From the listing below, copy only the lines from the line that contains "item in doc.Objects" to the line that contains "low, high = Vector((1e9,)", counting those two lines as part of the copy.
-------
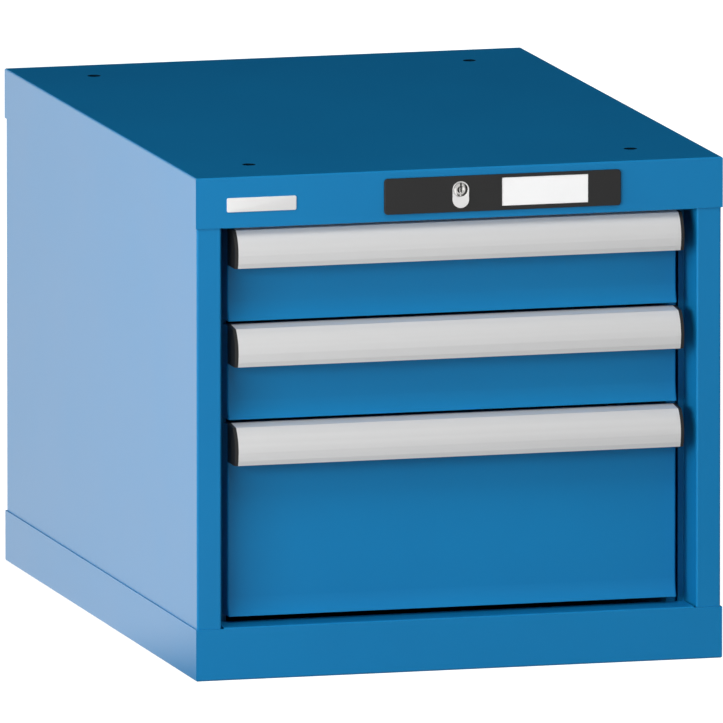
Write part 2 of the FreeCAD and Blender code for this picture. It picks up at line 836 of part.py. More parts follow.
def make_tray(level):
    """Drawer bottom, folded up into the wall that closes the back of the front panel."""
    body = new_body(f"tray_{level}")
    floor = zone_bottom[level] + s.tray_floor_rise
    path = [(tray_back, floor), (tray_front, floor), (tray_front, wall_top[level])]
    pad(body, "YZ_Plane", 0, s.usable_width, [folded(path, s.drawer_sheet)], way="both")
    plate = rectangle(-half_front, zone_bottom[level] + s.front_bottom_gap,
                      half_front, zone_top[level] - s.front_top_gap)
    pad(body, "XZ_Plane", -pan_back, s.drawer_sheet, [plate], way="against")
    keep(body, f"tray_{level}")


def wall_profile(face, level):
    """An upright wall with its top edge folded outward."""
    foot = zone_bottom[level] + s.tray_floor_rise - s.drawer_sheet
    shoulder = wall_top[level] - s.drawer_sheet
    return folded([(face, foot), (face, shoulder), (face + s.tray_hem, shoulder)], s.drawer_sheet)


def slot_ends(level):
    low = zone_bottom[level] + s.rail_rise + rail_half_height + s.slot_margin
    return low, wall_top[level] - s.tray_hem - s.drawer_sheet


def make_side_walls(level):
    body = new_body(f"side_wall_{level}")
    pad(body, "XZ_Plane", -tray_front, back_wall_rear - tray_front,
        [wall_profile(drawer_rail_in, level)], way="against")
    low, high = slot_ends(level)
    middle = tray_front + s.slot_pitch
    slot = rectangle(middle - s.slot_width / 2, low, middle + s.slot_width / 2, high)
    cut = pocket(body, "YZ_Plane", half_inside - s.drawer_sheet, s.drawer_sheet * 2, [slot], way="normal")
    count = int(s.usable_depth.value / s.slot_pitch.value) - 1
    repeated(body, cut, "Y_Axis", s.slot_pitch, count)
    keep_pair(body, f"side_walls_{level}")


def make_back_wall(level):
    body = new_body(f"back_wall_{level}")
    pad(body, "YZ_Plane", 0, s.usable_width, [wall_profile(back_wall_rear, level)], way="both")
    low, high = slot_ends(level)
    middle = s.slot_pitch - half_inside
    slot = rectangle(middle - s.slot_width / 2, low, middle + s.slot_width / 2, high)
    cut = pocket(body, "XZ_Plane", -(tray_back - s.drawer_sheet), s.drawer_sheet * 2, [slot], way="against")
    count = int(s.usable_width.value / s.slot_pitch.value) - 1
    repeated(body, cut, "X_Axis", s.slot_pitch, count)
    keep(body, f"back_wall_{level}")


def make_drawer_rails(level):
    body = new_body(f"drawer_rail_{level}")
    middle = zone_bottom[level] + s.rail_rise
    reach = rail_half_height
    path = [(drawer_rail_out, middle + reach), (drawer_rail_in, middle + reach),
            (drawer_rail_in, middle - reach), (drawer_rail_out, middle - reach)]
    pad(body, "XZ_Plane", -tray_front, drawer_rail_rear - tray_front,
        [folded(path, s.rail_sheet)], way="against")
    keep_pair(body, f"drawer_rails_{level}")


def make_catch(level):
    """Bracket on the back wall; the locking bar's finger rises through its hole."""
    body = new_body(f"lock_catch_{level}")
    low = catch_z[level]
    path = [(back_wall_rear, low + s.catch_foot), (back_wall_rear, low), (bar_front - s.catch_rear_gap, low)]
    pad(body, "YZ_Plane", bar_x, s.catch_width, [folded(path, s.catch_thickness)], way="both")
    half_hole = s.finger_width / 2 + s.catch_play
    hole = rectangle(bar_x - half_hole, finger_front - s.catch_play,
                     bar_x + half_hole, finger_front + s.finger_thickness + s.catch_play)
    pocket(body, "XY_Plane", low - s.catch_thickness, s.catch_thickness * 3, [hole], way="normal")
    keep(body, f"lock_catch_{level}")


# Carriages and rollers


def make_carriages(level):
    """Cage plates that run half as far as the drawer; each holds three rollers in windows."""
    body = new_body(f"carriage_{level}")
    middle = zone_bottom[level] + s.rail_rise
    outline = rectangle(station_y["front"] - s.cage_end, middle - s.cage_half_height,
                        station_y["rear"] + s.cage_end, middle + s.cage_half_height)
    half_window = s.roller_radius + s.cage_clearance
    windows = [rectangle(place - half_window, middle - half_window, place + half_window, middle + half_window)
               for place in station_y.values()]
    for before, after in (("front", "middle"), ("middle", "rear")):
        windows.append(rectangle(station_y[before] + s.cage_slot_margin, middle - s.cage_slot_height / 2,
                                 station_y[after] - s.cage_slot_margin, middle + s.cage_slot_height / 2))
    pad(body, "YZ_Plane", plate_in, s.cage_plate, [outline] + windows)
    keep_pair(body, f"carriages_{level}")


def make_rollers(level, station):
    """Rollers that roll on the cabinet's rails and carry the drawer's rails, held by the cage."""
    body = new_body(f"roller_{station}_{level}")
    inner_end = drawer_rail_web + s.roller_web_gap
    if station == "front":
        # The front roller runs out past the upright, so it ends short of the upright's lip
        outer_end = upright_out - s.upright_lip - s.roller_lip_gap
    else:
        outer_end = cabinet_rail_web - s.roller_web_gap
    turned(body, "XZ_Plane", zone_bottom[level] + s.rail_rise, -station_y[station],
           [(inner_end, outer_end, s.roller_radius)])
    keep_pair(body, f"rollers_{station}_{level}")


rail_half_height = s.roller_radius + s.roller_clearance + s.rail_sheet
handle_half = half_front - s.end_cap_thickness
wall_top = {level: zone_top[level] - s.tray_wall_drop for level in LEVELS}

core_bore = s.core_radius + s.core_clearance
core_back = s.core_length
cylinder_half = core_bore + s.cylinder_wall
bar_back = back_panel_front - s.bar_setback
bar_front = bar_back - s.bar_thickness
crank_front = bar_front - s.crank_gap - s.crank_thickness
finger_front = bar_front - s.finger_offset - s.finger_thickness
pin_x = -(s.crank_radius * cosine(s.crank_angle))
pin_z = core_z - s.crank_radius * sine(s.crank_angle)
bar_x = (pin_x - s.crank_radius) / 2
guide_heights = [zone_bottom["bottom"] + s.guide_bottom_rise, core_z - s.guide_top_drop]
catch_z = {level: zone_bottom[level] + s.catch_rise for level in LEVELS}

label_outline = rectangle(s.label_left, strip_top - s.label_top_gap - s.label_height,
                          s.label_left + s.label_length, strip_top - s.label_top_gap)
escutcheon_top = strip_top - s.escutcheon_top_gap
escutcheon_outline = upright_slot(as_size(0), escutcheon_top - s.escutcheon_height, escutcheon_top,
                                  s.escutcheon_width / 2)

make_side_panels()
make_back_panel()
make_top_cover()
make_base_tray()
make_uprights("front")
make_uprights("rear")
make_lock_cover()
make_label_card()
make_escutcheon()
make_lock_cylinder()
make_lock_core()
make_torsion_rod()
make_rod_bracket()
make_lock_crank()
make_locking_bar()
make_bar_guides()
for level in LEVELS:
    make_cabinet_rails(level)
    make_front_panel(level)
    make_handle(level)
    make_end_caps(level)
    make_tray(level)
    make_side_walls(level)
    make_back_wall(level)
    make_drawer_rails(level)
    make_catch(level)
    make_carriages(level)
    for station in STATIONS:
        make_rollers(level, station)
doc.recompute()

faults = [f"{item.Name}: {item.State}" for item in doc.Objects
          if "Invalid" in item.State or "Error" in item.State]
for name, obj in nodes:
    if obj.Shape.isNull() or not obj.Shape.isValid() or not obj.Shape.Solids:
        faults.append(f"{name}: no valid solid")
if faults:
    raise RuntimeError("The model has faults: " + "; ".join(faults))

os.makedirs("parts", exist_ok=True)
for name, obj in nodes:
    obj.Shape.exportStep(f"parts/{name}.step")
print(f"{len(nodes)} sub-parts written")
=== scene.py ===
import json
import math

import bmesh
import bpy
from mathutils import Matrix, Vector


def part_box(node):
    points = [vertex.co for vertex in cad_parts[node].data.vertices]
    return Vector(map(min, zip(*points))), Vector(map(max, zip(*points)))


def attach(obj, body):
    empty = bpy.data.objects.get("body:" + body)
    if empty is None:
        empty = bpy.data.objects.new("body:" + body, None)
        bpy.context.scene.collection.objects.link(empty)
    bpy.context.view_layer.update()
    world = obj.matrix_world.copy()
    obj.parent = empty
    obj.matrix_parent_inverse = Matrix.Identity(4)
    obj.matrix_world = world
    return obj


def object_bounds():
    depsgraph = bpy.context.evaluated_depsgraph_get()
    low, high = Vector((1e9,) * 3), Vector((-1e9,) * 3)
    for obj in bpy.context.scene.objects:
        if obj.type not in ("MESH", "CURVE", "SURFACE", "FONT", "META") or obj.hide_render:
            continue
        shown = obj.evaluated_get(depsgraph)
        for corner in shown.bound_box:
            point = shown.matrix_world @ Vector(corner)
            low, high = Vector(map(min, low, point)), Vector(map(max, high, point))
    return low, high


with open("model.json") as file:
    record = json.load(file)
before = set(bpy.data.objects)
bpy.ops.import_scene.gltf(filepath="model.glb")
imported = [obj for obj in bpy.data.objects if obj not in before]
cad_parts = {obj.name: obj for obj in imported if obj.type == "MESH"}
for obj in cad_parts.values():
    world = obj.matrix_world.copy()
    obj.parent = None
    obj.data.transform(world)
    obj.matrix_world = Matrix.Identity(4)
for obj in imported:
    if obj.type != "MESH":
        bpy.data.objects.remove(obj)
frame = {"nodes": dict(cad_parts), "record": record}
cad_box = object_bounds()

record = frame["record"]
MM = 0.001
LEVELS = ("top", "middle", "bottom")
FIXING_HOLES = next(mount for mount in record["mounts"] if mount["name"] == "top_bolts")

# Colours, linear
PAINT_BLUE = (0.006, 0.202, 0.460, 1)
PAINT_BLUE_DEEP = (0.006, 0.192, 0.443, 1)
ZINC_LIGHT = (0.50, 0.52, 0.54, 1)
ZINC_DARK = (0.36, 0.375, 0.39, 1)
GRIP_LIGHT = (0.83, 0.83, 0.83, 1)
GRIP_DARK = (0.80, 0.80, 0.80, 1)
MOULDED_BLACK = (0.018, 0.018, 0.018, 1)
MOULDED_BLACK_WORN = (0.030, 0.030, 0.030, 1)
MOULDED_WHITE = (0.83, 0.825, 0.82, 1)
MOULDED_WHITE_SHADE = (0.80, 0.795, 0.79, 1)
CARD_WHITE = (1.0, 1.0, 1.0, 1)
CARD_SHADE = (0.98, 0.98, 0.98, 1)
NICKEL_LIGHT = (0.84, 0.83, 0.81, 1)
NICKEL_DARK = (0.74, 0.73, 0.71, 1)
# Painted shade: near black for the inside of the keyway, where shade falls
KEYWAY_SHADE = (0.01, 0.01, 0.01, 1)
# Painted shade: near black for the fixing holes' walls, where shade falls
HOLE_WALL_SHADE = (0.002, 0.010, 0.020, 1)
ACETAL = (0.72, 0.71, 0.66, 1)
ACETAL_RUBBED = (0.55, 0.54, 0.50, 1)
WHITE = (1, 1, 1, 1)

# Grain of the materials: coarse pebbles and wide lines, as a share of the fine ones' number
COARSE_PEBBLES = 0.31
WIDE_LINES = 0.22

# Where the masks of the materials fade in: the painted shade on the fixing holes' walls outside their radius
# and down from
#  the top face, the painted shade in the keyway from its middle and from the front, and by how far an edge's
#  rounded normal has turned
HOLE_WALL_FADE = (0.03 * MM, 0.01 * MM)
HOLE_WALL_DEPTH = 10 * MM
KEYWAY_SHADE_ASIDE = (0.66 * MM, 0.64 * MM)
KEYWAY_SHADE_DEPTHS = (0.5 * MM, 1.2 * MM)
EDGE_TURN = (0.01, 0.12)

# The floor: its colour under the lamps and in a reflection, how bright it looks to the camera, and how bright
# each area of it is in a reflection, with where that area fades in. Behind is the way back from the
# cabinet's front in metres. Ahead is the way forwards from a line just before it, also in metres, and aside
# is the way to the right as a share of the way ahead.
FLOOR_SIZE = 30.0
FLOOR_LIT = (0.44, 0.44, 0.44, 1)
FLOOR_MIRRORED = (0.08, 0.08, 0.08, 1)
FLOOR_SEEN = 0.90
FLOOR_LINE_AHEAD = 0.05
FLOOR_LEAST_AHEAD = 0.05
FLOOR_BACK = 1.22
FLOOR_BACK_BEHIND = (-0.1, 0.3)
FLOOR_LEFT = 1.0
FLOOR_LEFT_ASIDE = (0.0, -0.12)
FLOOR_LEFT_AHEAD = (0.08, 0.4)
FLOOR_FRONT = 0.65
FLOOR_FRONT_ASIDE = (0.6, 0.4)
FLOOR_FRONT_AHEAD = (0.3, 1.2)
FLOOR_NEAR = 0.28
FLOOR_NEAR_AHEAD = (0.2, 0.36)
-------
■ IN RESPONSE:
faults = [f"{item.Name}: {item.State}" for item in doc.Objects
          if "Invalid" in item.State or "Error" in item.State]
for name, obj in nodes:
    if obj.Shape.isNull() or not obj.Shape.isValid() or not obj.Shape.Solids:
        faults.append(f"{name}: no valid solid")
if faults:
    raise RuntimeError("The model has faults: " + "; ".join(faults))

os.makedirs("parts", exist_ok=True)
for name, obj in nodes:
    obj.Shape.exportStep(f"parts/{name}.step")
print(f"{len(nodes)} sub-parts written")
=== scene.py ===
import json
import math

import bmesh
import bpy
from mathutils import Matrix, Vector


def part_box(node):
    points = [vertex.co for vertex in cad_parts[node].data.vertices]
    return Vector(map(min, zip(*points))), Vector(map(max, zip(*points)))


def attach(obj, body):
    empty = bpy.data.objects.get("body:" + body)
    if empty is None:
        empty = bpy.data.objects.new("body:" + body, None)
        bpy.context.scene.collection.objects.link(empty)
    bpy.context.view_layer.update()
    world = obj.matrix_world.copy()
    obj.parent = empty
    obj.matrix_parent_inverse = Matrix.Identity(4)
    obj.matrix_world = world
    return obj


def object_bounds():
    depsgraph = bpy.context.evaluated_depsgraph_get()
    low, high = Vector((1e9,) * 3), Vector((-1e9,) * 3)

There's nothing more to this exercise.